Neste contexto, para que passemos do homem velho (carnal) ao novo (espiritual), a Escritura Sagrada, o Magistério da Igreja e os sacramentos desta fornecem-nos o fim, os meios e a doutrina perfeita. E a doutrina, a propósito, nos diz que a inclinação ao mal proveniente do pecado original faz as paixões ofuscarem a luz da razão; afagarem os mais baixos instintos; fomentarem o amor-próprio em grau crescente; seduzirem e escravizarem a vontade. Pelo combate a elas, com a ajuda da graça vamos aos poucos tornando-nos capazes de fazer a razão rebrilhar com intensidade cada vez maior (liberta das imagens obsedantes); os instintos ordenarem-se ao conjunto de bens fundamentais captados pela sindérese; o amor-próprio mitigar-se e dar espaço ao verdadeiro amor cristão, agápico; e a vontade libertar-se para escolher bens efetivos e verdadeiros, sem jamais sobrepor os menores aos mais excelentes.

Os exemplos dos Santos — vitoriosos nesta imensa luta contra as paixões — são ilustrativos para nós. São um modelo. Daí a importância de essa guerra ter como insumo a experiência e a doutrina dos Santos. Aqui, por uma mera questão de espaço, sugiro apenas cinco leituras — facilmente encontráveis em boas edições: Filotéia (obra de gigante!) e Tratado do Amor de Deus, de São Francisco de Sales; o Castelo Interior, de Santa Teresa de Ávila; e Subida do Monte Carmelo, de São João da Cruz.

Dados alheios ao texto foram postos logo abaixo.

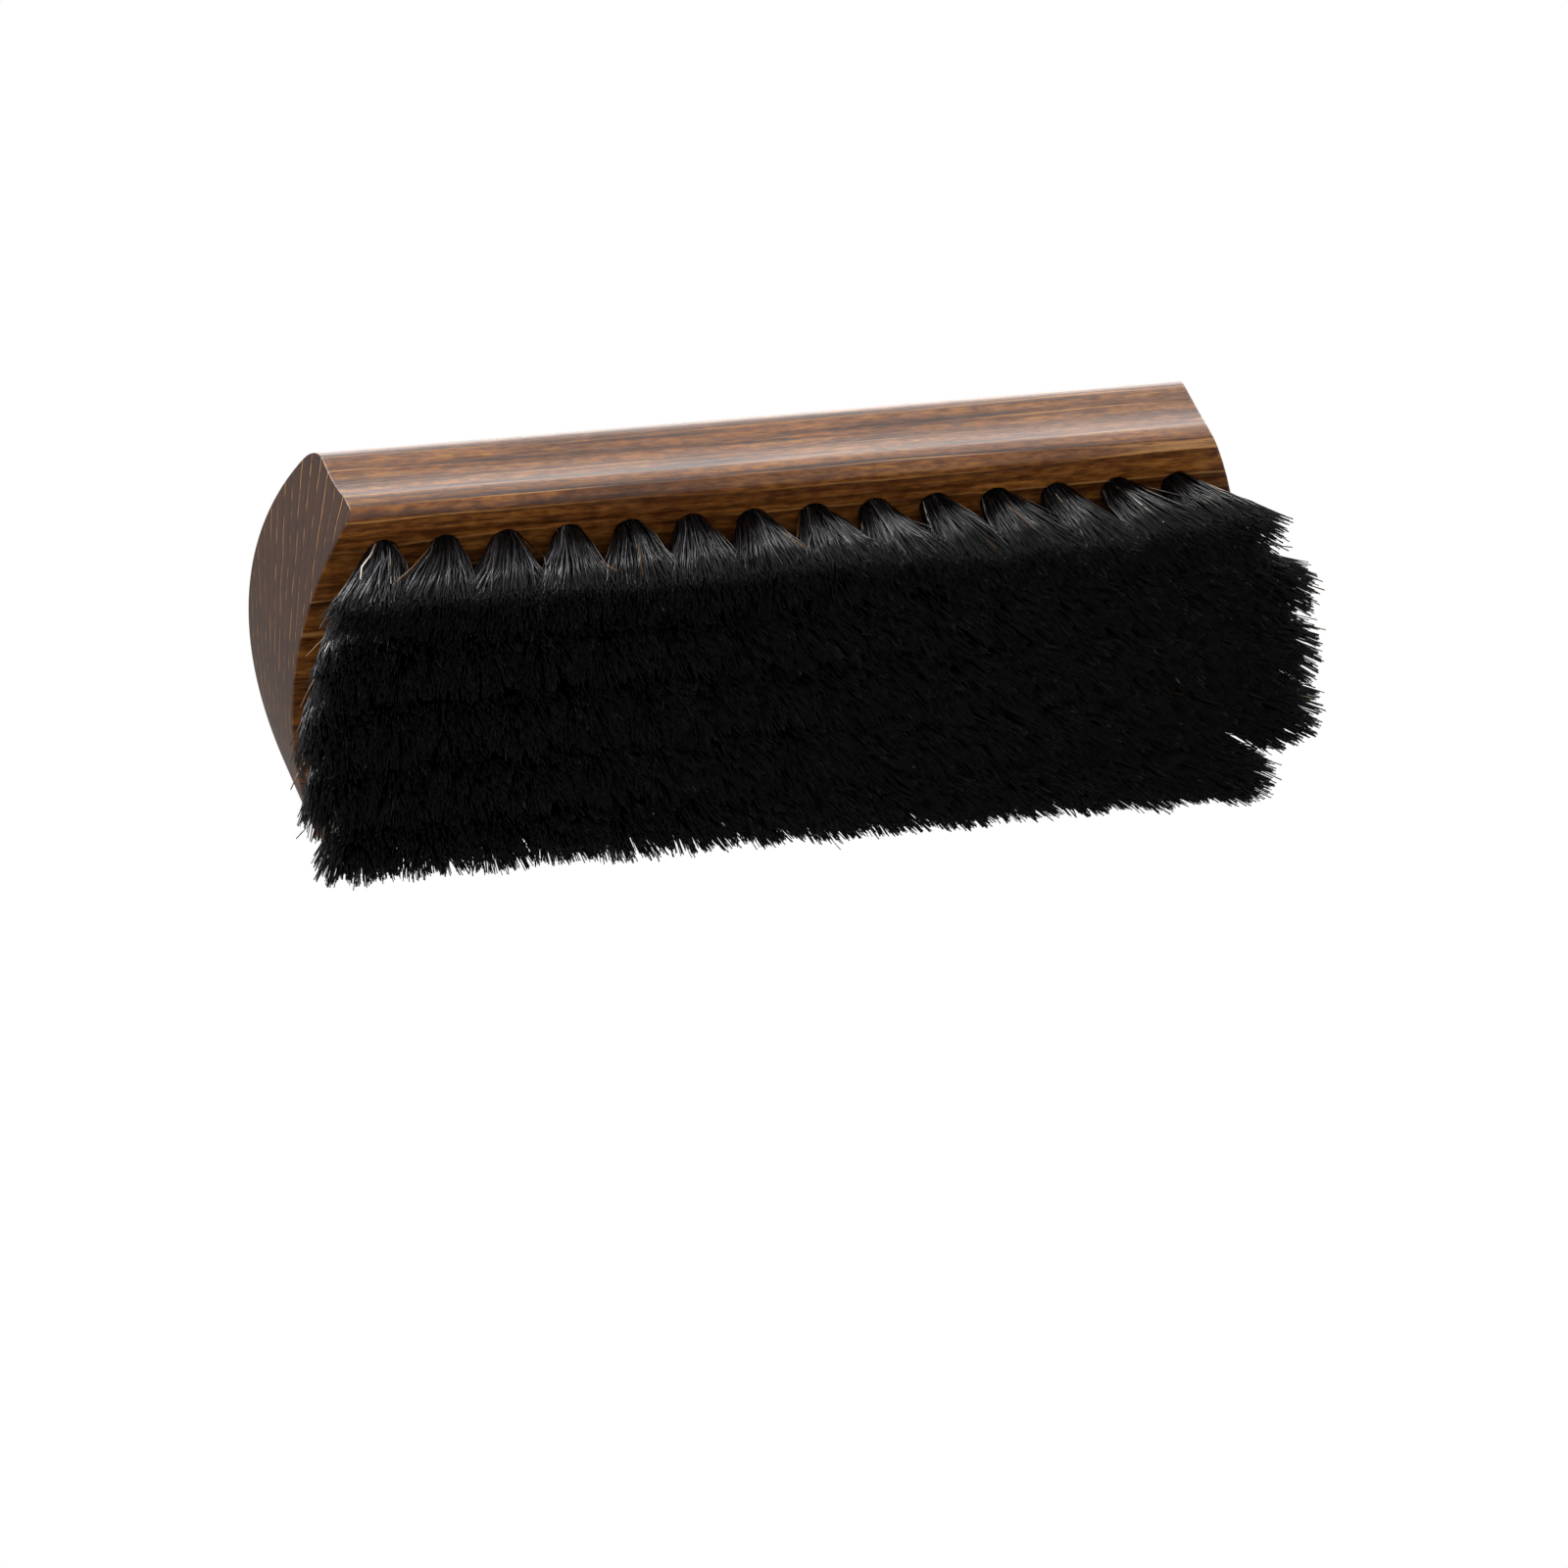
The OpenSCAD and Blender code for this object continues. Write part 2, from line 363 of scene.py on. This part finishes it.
wood = makeWood(woodLook)
hairKinds = [makeHair(hairLook, kind) for kind in hairLook["kinds"]]
wireSteel = makeWire(wireLook)
print("materials made")


# Block: the CAD block's own surface, merged, smooth over its roundings and crisp at its corners
blockShape = {
    "merge": 0.002,    # points nearer than this are one
    "sharpFrom": 28,   # degrees between faces from which an edge stays crisp
}


def makeBlock(shape):
    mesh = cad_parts["block"].data.copy()
    mesh.materials.clear()
    mesh.materials.append(wood)
    block = bpy.data.objects.new("wooden_block", mesh)
    bpy.context.collection.objects.link(block)
    b = bmesh.new()
    b.from_mesh(mesh)
    bmesh.ops.remove_doubles(b, verts=b.verts, dist=shape["merge"] * mm)
    for face in b.faces:
        face.smooth = True
        face.material_index = 0
    sharpFrom = math.radians(shape["sharpFrom"])
    for edge in b.edges:
        edge.smooth = len(edge.link_faces) == 2 and edge.calc_face_angle(0) < sharpFrom
    openEdges = sum(1 for edge in b.edges if len(edge.link_faces) != 2)
    b.to_mesh(mesh)
    b.free()
    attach(block, "root")
    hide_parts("block")
    return openEdges


print("block made, open edges:", makeBlock(blockShape))


# Hair field: five rows, staggered, that follow the bowed ends of the block
hairField = {
    "blockLength": 162.6,
    "halfWidth": 33.1,
    "endBow": 7.2,
    "face": 16.6,
    "rowCounts": (14, 15, 16, 15, 14),
    "rowMargins": (9.1, 6.8, 6.0, 6.8, 9.1),
    "sideMargin": 8.4,
}

# How the hair of one tuft leaves its hole and fans out, in mm at the tips unless said otherwise.
# Row 0 is the front one, and what is given for each row starts with it.
tuftShape = {
    "hairs": 760,
    "hairRadius": (0.1, 0.15),
    "stations": (-0.03, 0.3, 0.65, 1.0),  # points along a hair: 0 is at the hole, 1 is at the tip
    "tipTaper": 0.15,
    "neckRadius": 2.45,
    "splayCurve": 1.02,          # near 1 the hair spreads evenly from its hole to its tips
    "tipRadius": (7.3, 7.1),     # lengthwise and sideways
    "squareness": 0.45,          # tufts press on each other, so round bundles fill a squarer field
    "spread": (0.95, 1.05),      # from the tightest tuft to the loosest
    "leftReach": (6.3, 6.3, 6.3, 5.7, 9.3),  # each row's first tuft
    "rightReach": 6.9,           # its last tuft
    "frontReach": 2.0,           # the front row, outwards
    "frontFlare": (52.0, 0.18),  # from this x on the front row flares out, by this much per mm
    "backReach": 4.2,            # the back row, outwards
    "leanAcross": (0.4, 2.9, 3.4, 4.3, 4.5),           # lengthwise set of each row
    "fanAcross": (0.105, 0.089, 0.088, 0.112, 0.108),  # and its growth per mm from the middle
    "leanSide": 1.0,
    "fanSide": 0.02,
    "leanSpread": (0.4, 0.3),
    "leanCurve": 1.2,
    "locks": 64,                 # hair ends gather in small pointed locks
    "lockPull": 0.55,
    "lockPullSpread": (0.4, 1.2),
    "lockShade": 0.5,            # share of a hair's shade that it has from its lock
    "sag": 0.4,                  # how much shorter than the longest tuft one may be cut
    "lockCut": 0.3,
    "hairCut": 0.35,
    "loose": 0.42,
    "frontLoose": 0.9,
    "bend": 0.7,
    "curl": 0.35,
    "paleShare": 0.004,
    "brownShare": 0.005,
    "oddInner": 0.5,             # pale and brown hairs show where they have slipped to a tuft's outside
    "oddPull": 0.2,
    "oddThicker": 1.15,
    "strayShare": 0.035,
    "strayLoose": 1.3,
    "strayCut": 4,
    "strayBend": 1.1,
    "shades": 12,
    "plugDepth": 8.0,            # bound hair in the hole, up to the wire
    "plugStart": 0.3,
    "plugSides": 20,
    "merge": 0.0005,
    "seed": 400,
}


def tuftSpots(field):
    # place of every tuft, as column, row, x and y
    bow, half = field["endBow"], field["halfWidth"]
    endRadius = (half ** 2 + bow ** 2) / (2 * bow)
    middle = (len(field["rowCounts"]) - 1) / 2
    rowPitch = (half - field["sideMargin"]) / middle
    spots = []
    for row, count in enumerate(field["rowCounts"]):
        y = (row - middle) * rowPitch
        endX = field["blockLength"] / 2 - endRadius + math.sqrt(endRadius ** 2 - y ** 2)
        span = endX - field["rowMargins"][row]
        for k in range(count):
            spots.append((k + 1, row, span * (2 * k / (count - 1) - 1), y))
    return spots


def discPoint(chance, inner=0.0):
    r, a = math.sqrt(chance.uniform(inner, 1)), chance.uniform(0, 2 * math.pi)
    return Vector((r * math.cos(a), r * math.sin(a)))


def hairPaths(spot, shape, field, chance):
    # centre line, kind and shade of each hair of a tuft
    column, row, x, y = spot
    face = field["face"]
    lastRow = len(field["rowCounts"]) - 1
    lean = Vector((
        shape["leanAcross"][row] + shape["fanAcross"][row] * x + chance.gauss(0, shape["leanSpread"][0]),
        shape["leanSide"] + shape["fanSide"] * y + chance.gauss(0, shape["leanSpread"][1]),
    ))
    spread = chance.uniform(*shape["spread"])
    sag = chance.uniform(0, shape["sag"])
    locks = [
        (discPoint(chance), abs(chance.gauss(0, shape["lockCut"])), chance.random())
        for _ in range(shape["locks"])
    ]
    tipX, tipY = shape["tipRadius"]
    flareFrom, flare = shape["frontFlare"]
    thinnest, thickest = shape["hairRadius"]
    oddShare = shape["paleShare"] + shape["brownShare"]

    def tipOf(fan):
        wide = fan.length and max(abs(fan.x), abs(fan.y)) / fan.length
        fan = fan * spread / (wide ** shape["squareness"] if wide else 1)
        reachX, reachY = tipX, tipY
        if column == 1 and fan.x < 0:
            reachX = shape["leftReach"][row]
        if column == field["rowCounts"][row] and fan.x > 0:
            reachX = shape["rightReach"]
        if row == 0 and fan.y < 0:
            reachY = shape["frontReach"] + max(0, x - flareFrom) * flare
        if row == lastRow and fan.y > 0:
            reachY = shape["backReach"]
        return Vector((fan.x * reachX, fan.y * reachY))

    for _ in range(shape["hairs"]):
        pick = chance.random()
        kind = 1 if pick < shape["paleShare"] else 2 if pick < oddShare else 0
        own = discPoint(chance, shape["oddInner"] if kind else 0.0)
        lock, lockCut, lockShade = min(locks, key=lambda one: (one[0] - own).length_squared)
        pull = shape["lockPull"] * chance.uniform(*shape["lockPullSpread"])
        if kind:
            pull *= shape["oddPull"]
        stray = chance.random() < shape["strayShare"] or kind > 0
        loose = shape["strayLoose"] if stray else shape["frontLoose"] if row == 0 else shape["loose"]
        tip = tipOf(own) + Vector((chance.gauss(0, loose), chance.gauss(0, loose)))
        gather = (tipOf(lock) - tipOf(own)) * pull
        cut = sag + lockCut + abs(chance.gauss(0, shape["hairCut"]))
        if stray:
            cut += chance.uniform(0, shape["strayCut"])
        neck = own * shape["neckRadius"]
        bend = discPoint(chance) * (shape["strayBend"] if stray else shape["bend"])
        curl = discPoint(chance) * shape["curl"]
        thick = chance.uniform(thinnest, thickest) * (shape["oddThicker"] if kind else 1)
        points = []
        for t in shape["stations"]:
            u = max(t, 0)
            at = neck.lerp(tip, u ** shape["splayCurve"]) + gather * u ** 2
            at += lean * u ** shape["leanCurve"]
            at += bend * math.sin(math.pi * u) + curl * math.sin(2 * math.pi * u)
            z = face + (cut - face) * t
            points.append((x + at.x, y + at.y, z, thick * (1 - shape["tipTaper"] * u ** 2)))
        # the shade sets a hair's tone, partly shared with its lock; in the black hair its high values are
        # painted glints
        shade = shape["lockShade"] * lockShade + (1 - shape["lockShade"]) * chance.random()
        yield points, kind, min(int(shade * shape["shades"]), shape["shades"] - 1)


def makeSection():
    # three-sided section of 1 mm radius that each hair is swept with
    curve = bpy.data.curves.new("hair_section", "CURVE")
    curve.dimensions = "2D"
    spline = curve.splines.new("POLY")
    spline.points.add(2)
    for k, point in enumerate(spline.points):
        a = 2 * math.pi * k / 3
        point.co = (math.cos(a) * mm, math.sin(a) * mm, 0, 1)
    spline.use_cyclic_u = True
    section = bpy.data.objects.new("hair_section", curve)
    bpy.context.collection.objects.link(section)
    return section


def sweepHairs(spots, shape, field, section, chance):
    # mesh of every hair of these tufts; its slot number is kind times shades plus shade
    curve = bpy.data.curves.new("hair_lines", "CURVE")
    curve.dimensions = "3D"
    curve.bevel_mode = "OBJECT"
    curve.bevel_object = section
    curve.use_fill_caps = True
    curve.twist_mode = "MINIMUM"
    shades = shape["shades"]
    for k in range(len(hairKinds) * shades):
        curve.materials.append(hairKinds[k // shades])
    for spot in spots:
        for points, kind, shade in hairPaths(spot, shape, field, chance):
            spline = curve.splines.new("POLY")
            spline.points.add(len(points) - 1)
            places = [(x * mm, y * mm, z * mm, 1) for x, y, z, _ in points]
            spline.points.foreach_set("co", [value for place in places for value in place])
            spline.points.foreach_set("radius", [point[3] for point in points])
            spline.material_index = kind * shades + shade
    lines = bpy.data.objects.new("hair_lines", curve)
    bpy.context.collection.objects.link(lines)
    swept = lines.evaluated_get(bpy.context.evaluated_depsgraph_get())
    mesh = bpy.data.meshes.new_from_object(swept)
    bpy.data.objects.remove(lines)
    bpy.data.curves.remove(curve)
    return mesh


def addPlug(b, spot, shape, field):
    # bound hair that fills the hole, from just inside its mouth up to the wire
    _, _, x, y = spot
    depth, radius = shape["plugDepth"], shape["neckRadius"]
    plug = bmesh.ops.create_cone(
        b, cap_ends=True, segments=shape["plugSides"],
        radius1=radius * mm, radius2=radius * mm, depth=depth * mm,
    )
    middle = Vector((x, y, field["face"] + shape["plugStart"] + depth / 2)) * mm
    bmesh.ops.translate(b, verts=plug["verts"], vec=middle)


def makeTuftColumn(column, spots, shape, field, section):
    chance = random.Random(shape["seed"] + column)
    mesh = sweepHairs(spots, shape, field, section, chance)
    b = bmesh.new()
    b.from_mesh(mesh)
    mesh.materials.clear()
    for material in hairKinds:
        mesh.materials.append(material)
    shades = shape["shades"]
    # each hair's shade is kept on its faces; in the black hair it places the painted glints
    shadeLayer = b.faces.layers.float.new("shade")
    for face in b.faces:
        face[shadeLayer] = (face.material_index % shades + 0.5) / shades
        face.material_index = face.material_index // shades
    bmesh.ops.remove_doubles(b, verts=b.verts, dist=shape["merge"] * mm)
    for spot in spots:
        addPlug(b, spot, shape, field)
    bmesh.ops.recalc_face_normals(b, faces=b.faces)
    for face in b.faces:
        face.smooth = True
    openEdges = sum(1 for edge in b.edges if len(edge.link_faces) != 2)
    b.to_mesh(mesh)
    b.free()
    piece = bpy.data.objects.new("hair_column_%02d" % column, mesh)
    bpy.context.collection.objects.link(piece)
    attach(piece, "root")
    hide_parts("tufts_column_%02d" % column)
    return len(mesh.polygons), openEdges


section = makeSection()
allSpots = tuftSpots(hairField)
for column in range(1, max(hairField["rowCounts"]) + 1):
    mine = [spot for spot in allSpots if spot[0] == column]
    faces, openEdges = makeTuftColumn(column, mine, tuftShape, hairField, section)
    print("hair column", column, "faces", faces, "open edges", openEdges)
bpy.data.objects.remove(section)

for name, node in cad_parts.items():
    if name.startswith("anchors_column_"):
        node.data.materials.clear()
        node.data.materials.append(wireSteel)
print("hair and wire made")


# Floor: plain pale board that the brush stands on. The camera sees it from above only, with the
# brush's shadow on it, and it lets a quarter of the room's light reach the hair from below.
floorLook = {"size": 3000, "drop": 0.2, "colour": "#f2f1ef", "letThrough": 0.25}


def makeFloor(look):
    mesh = bpy.data.meshes.new("floor")
    b = bmesh.new()
    bmesh.ops.create_grid(b, x_segments=1, y_segments=1, size=look["size"] * mm)
    bmesh.ops.translate(b, verts=b.verts, vec=(0, 0, -look["drop"] * mm))
    b.to_mesh(mesh)
    b.free()
    floor = bpy.data.objects.new("floor", mesh)
    bpy.context.collection.objects.link(floor)
    paint = newMaterial("pale matt board")
    below = addNode(paint, "ShaderNodeNewGeometry").outputs["Backfacing"]
    seen = addNode(paint, "ShaderNodeLightPath").outputs["Is Camera Ray"]
    unseen = addNode(paint, "ShaderNodeMath", {"operation": "MULTIPLY_ADD"}, {
        0: seen, 1: -look["letThrough"], 2: look["letThrough"],
    }).outputs[0]
    through = addNode(paint, "ShaderNodeMath", {"operation": "MAXIMUM"}, {
        0: below, 1: unseen,
    }).outputs[0]
    matt = addNode(paint, "ShaderNodeBsdfDiffuse", inputs={"Color": srgb(look["colour"])})
    clear = addNode(paint, "ShaderNodeBsdfTransparent")
    mix = addNode(paint, "ShaderNodeMixShader", inputs={
        0: through, 1: matt.outputs[0], 2: clear.outputs[0],
    })
    addNode(paint, "ShaderNodeOutputMaterial", inputs={"Surface": mix.outputs[0]})
    mesh.materials.append(paint)


# Lamps: three square soft boxes, with place and side in mm, that look at the middle of the brush
lampAim = (0, 0, 20)
lamps = {
    "key": {"at": (-480, -700, 880), "side": 700, "watts": 22},
    "right": {"at": (850, 60, 820), "side": 600, "watts": 4},
    "top": {"at": (250, -60, 1100), "side": 900, "watts": 7},
}


def makeLamps(settings, aim):
    for name, lampSettings in settings.items():
        data = bpy.data.lights.new(name, "AREA")
        data.shape = "SQUARE"
        data.size = lampSettings["side"] * mm
        data.energy = lampSettings["watts"]
        lamp = bpy.data.objects.new(name, data)
        bpy.context.collection.objects.link(lamp)
        at = Vector(lampSettings["at"])
        lamp.location = at * mm
        lamp.rotation_euler = (Vector(aim) - at).to_track_quat("-Z", "Y").to_euler()


def makeWorld(ambient):
    # white wherever it is looked at or mirrored, and dimmer where it only lights the brush
    world = bpy.data.worlds.new("white studio")
    world.use_nodes = True
    world.node_tree.nodes.clear()
    rays = addNode(world, "ShaderNodeLightPath")
    seen = addNode(world, "ShaderNodeMath", {"operation": "MAXIMUM"}, {
        0: rays.outputs["Is Camera Ray"], 1: rays.outputs["Is Transmission Ray"],
    }).outputs[0]
    seenOrMirrored = addNode(world, "ShaderNodeMath", {"operation": "MAXIMUM"}, {
        0: seen, 1: rays.outputs["Is Glossy Ray"],
    }).outputs[0]
    strength = addNode(world, "ShaderNodeMapRange", inputs={
        "Value": seenOrMirrored, "To Min": ambient, "To Max": 1.0,
    }).outputs[0]
    background = addNode(world, "ShaderNodeBackground", inputs={
        "Color": (1, 1, 1, 1), "Strength": strength,
    })
    addNode(world, "ShaderNodeOutputWorld", inputs={"Surface": background.outputs[0]})
    bpy.context.scene.world = world


makeFloor(floorLook)
makeLamps(lamps, lampAim)
makeWorld(ambient=0.22)
bpy.context.scene.view_settings.view_transform = "Standard"
print("floor, lamps and world made")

Alimentados por esse leite espiritual nos revigoramos para o combate às paixões — fundamental para quem pretende adiantar-se na perfeição que Nosso Senhor quer que alcancemos, para a qual a castidade vivida na graça é um sublime instrumento.

(continua)
* Relação é um termo que aqui expressa uma das 10 categorias de Aristóteles.
Em tempo 1: Sempre que se expõe a doutrina da Igreja sem mesclá-la com elementos espúrios ou idéias bizarras (como por exemplo as teorias de René Girard, uma tola diabolice), tudo é visto sob uma nova luz. Ocorre-me agora o exemplo do filósofo boca-suja (texto sobre o qual ainda hoje recebo emails; a muitos dos quais não tenho tempo de agradecer). Tal exemplo se encaixa perfeitamente na presente exposição sobre a castidade, no seguinte sentido: premido pelas paixões que não consegue refrear, o arquetípico boca-suja acabará por limitar o seu talento filosófico — limitá-lo até o ponto de transformar-se num intelectual estéril, pois, como diz Santo Tomás, a vida intelectual, se não se alimenta de uma verdadeira vida do espírito (com todas as suas implicações), acaba por perder-se. Tristemente.